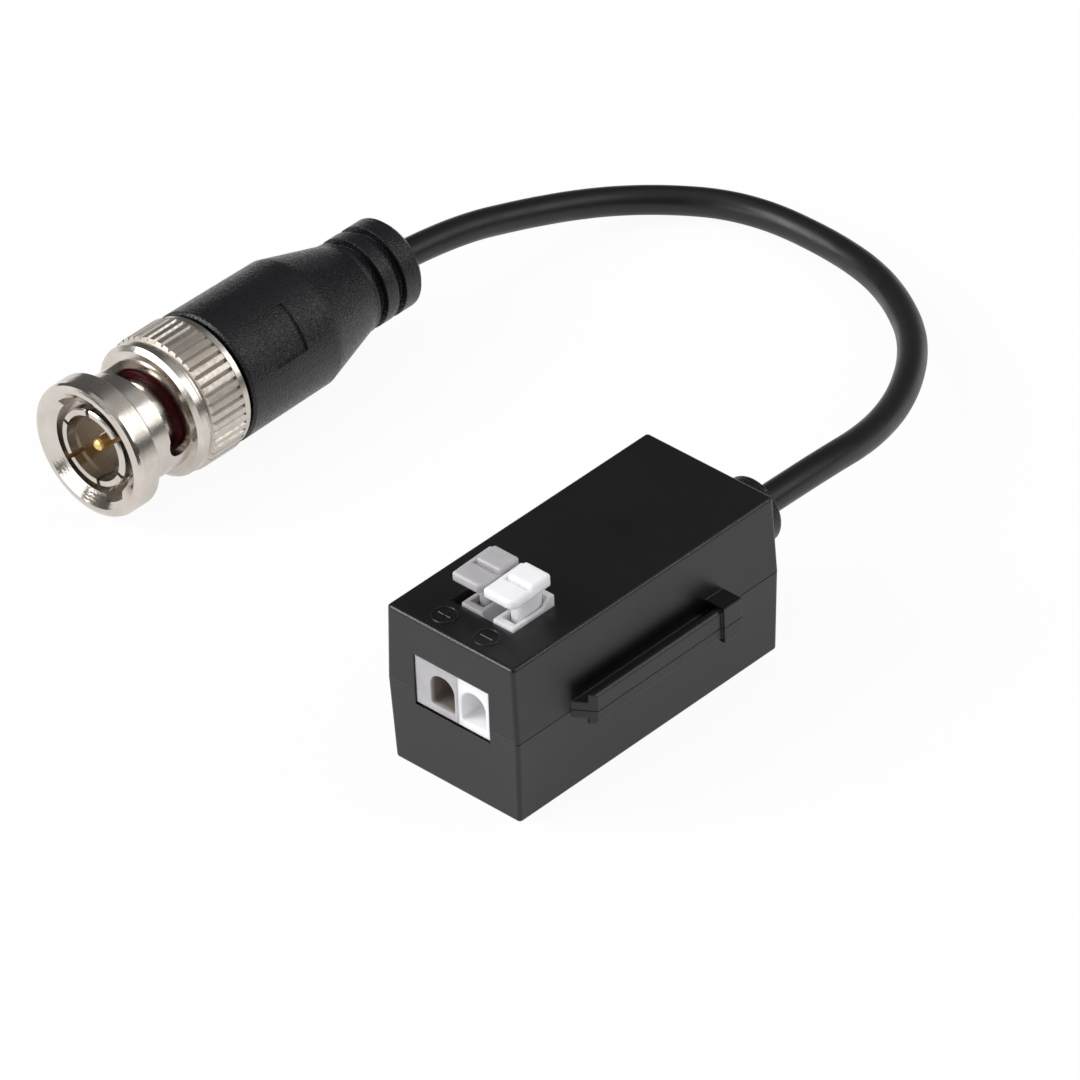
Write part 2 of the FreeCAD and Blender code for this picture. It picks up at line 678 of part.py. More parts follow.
def contact(x):
    """The tinned plate under the wire, with its solder leg."""
    floor = BOARD_TOP + CHAMBER_FLOOR
    plate = box(x - CONTACT_WIDTH / 2, x + CONTACT_WIDTH / 2, CONTACT_FRONT_Y,
                CHAMBER_REAR_Y - BORE_GAP, floor, floor + CONTACT_THICKNESS)
    leg = box(x - LEG_WIDTH / 2, x + LEG_WIDTH / 2, LEG_Y, LEG_Y + LEG_DEPTH,
              BOARD_TOP - BOARD_THICKNESS - LEG_TAIL, floor)
    return plate.fuse(leg).removeSplitter()


def circuit_board():
    board = box(-BOARD_HALF_WIDTH, BOARD_HALF_WIDTH, BOARD_FRONT_Y, BOARD_REAR_Y,
                BOARD_TOP - BOARD_THICKNESS, BOARD_TOP)
    holes = []
    for x in (PLUS_X, MINUS_X):
        centre_y = LEG_Y + LEG_DEPTH / 2
        holes.append(cylinder(LEG_WIDTH / 2 + 2 * BORE_GAP, V(x, centre_y, 0),
                              V(x, centre_y, BOARD_TOP + OVERCUT)))
    return board.cut(holes)


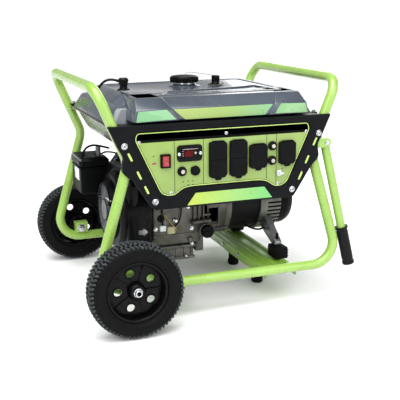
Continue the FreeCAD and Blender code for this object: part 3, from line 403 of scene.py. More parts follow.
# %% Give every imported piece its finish
FINISH_OF = {
    lime_powder: ["left_hoop", "right_hoop", "bottom_rails", "frame_brackets", "front_handle_tube",
                  "rear_handle_tube"],
    lime_shadow: ["engine_crossmember", "alternator_crossmember"],
    rubber: ["rubber_feet", "rubber_mounts", "front_tyre", "rear_tyre"],
    grip_rubber: ["front_handle_grip", "rear_handle_grip", "vent_hose"],
    tank_enamel_painted_sheen: ["tank_upper_shell"],
    pressed_grey: ["tank_lower_shell"],
    zinc_steel: ["tank_bolts", "pivot_bolts", "panel_fasteners", "cap_tether", "filler_neck", "choke_lever",
                 "crankshaft"],
    gloss_plastic: ["fuel_cap", "fuel_gauge", "vent_valve", "front_rim", "rear_rim", "oil_filler_cap",
                    "recoil_cover", "recoil_handle", "digital_meter"],
    panel_abs: ["panel_bezel", "air_cleaner"],
    print_lime: ["panel_fascia"],
    engine_black: ["panel_box", "blower_housing", "alternator_end_cover"],
    lid_plastic: ["panel_sockets", "duplex_cover_left", "duplex_cover_right", "twist_cover_left",
                  "twist_cover_right", "dc_cover"],
    rocker_red: ["switch_rocker"],
    pale_plastic: ["reset_button", "breaker_button_upper", "breaker_button_lower"],
    cast_aluminium: ["crankcase", "cylinder_head", "alternator_adapter", "carburetor", "flywheel"],
    cast_pale: ["alternator_end_bracket"],
    exhaust_black: ["muffler", "valve_cover"],
    lamination: ["stator", "rotor"],
    white_vinyl: ["recoil_rope"],
}
dressed = set()
for material, nodes in FINISH_OF.items():
    for name in nodes:
        slots = frame["nodes"][name].data.materials
        slots.clear()
        slots.append(material)
        dressed.add(name)
print("packed pieces dressed:", len(dressed), "left over:", sorted(set(frame["nodes"]) - dressed))

# %% [markdown]
# ## Tools for making meshes
#
# Most pieces of a machine come off a few processes, and each has its own small tool here: turned pieces
# (`lathe`), flat plates cut from sheet (`plate`), moulded blocks with soft edges (`block`), pressed
# shells drawn as a stack of sections (`loft`) and bent rods or hoses (`wire`).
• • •
### DIRECTION
Look through the data above. Find each line with the string "follow" and copy it.

### THE RESULT
Write part 2 of the FreeCAD and Blender code for this picture. It picks up at line 678 of part.py. More parts follow.
Continue the FreeCAD and Blender code for this object: part 3, from line 403 of scene.py. More parts follow.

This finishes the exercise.